Education Week: Common Core Thrusts Librarians Into Leadership Role

19 Aug

Education Week: Common Core Thrusts Librarians Into Leadership Role

We’ve been discussing for some time now the highlights of the common core.  This article speaks directly to some of the major differences between our old standards with the new.  The article touches on inquiry (how to ask “fat” questions, researching processes–essentially IIM), text complexity, and maintaining the role of literature in students’ lives.  Finally, it describes the important role the school librarian has in helping teachers implement the CCSS.  As we enter into our 2013-14 school year, we’ll be asking that this symbiotic relationship between classroom teacher and school librarian become more collaborative than it already is.

Click the link to visit the article

What CCSS means for Teachers

4 Mar


Read this excellent post below.

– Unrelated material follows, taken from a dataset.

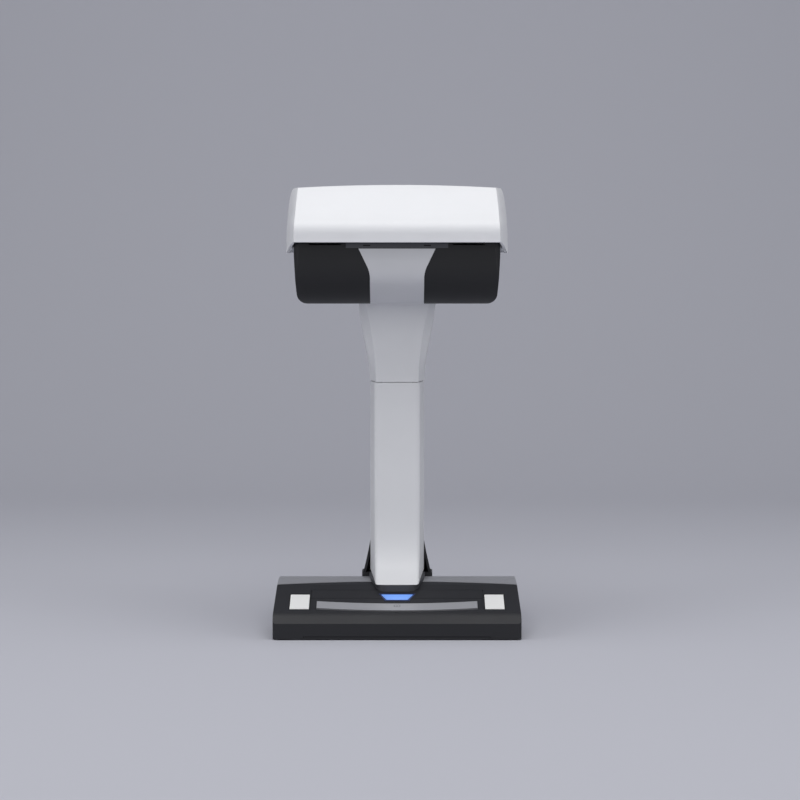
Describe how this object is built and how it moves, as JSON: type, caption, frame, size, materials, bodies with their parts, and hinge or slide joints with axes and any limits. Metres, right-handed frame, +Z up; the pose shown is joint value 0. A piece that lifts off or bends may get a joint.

It is a brief overview of one educator’s thoughts and advice to teachers to tackle the Common Core. There is a lot of meat in this relatively short article.


What CCSS means for Teachers – By Caitlin Dooley
January 26, 2013
This is the third in a series of blogs about the Common Core Standards. This post contains advice for teachers.

What CCSS Means for Teachers

I’m sure teachers are already sick of hearing about the Common Core State Standards (CCSS). By now, you’ve been told that you will switch over to these new Standards if you work in any of the 45 states that have already adopted them (see a map here of the states that have/have not adopted http://www.corestandards.org/in-the-states ). So what’s a teacher to do?

1. Give Yourself Time

These Standards took more than a decade to be developed. Putting them fully into practice will take a while too. Give yourself time to learn. Find out more about the Standards, their pros and their cons (I’ve written about this in my previous blog entries.) Take time to reflect as you adjust your teaching.

2. Learn with/from Others

Seek a group of like-minded, dedicated, inquisitive teachers to learn with. Take small bits of the Standards and consider them together. Which elements do you think will be most challenging? Work together through these hard parts, share resources, identify helpful technologies, and create new units and lessons. Carve out regular time to talk—whether in the workroom at school or a nearby restaurant, really anywhere you think you’ll do it regularly.

3. Think Through the Hard Parts

I have no crystal ball, but in looking at the standards, I foresee that there will be some parts that will be a struggle for some teachers:

Teaching “complex” texts.

Text complexity is all the rage in CCSS. It’s how the developers came up with that crazy-long list of “exemplar texts” that sits at the end of the K-12 English Language Arts (ELA) Standards. Text complexity is not simply a quantitative readability score (like the Lexile scores that the CCSS use). Text complexity involves qualitative information like text genre, format and structure, vocabulary, levels of meaning (literal, figurative, etc.), and knowledge demands. While the CCSS lists text exemplars in order of increasing text complexity, your job will be to thoughtfully look beyond their list to match texts and children. While you want to push students to challenge themselves to read more complex texts, your job will be to scaffold their learning as they approach each new text. If you find that one child struggles with new vocabulary or another child struggles with a new text format, then you will know which texts to offer next as you teach about these text features.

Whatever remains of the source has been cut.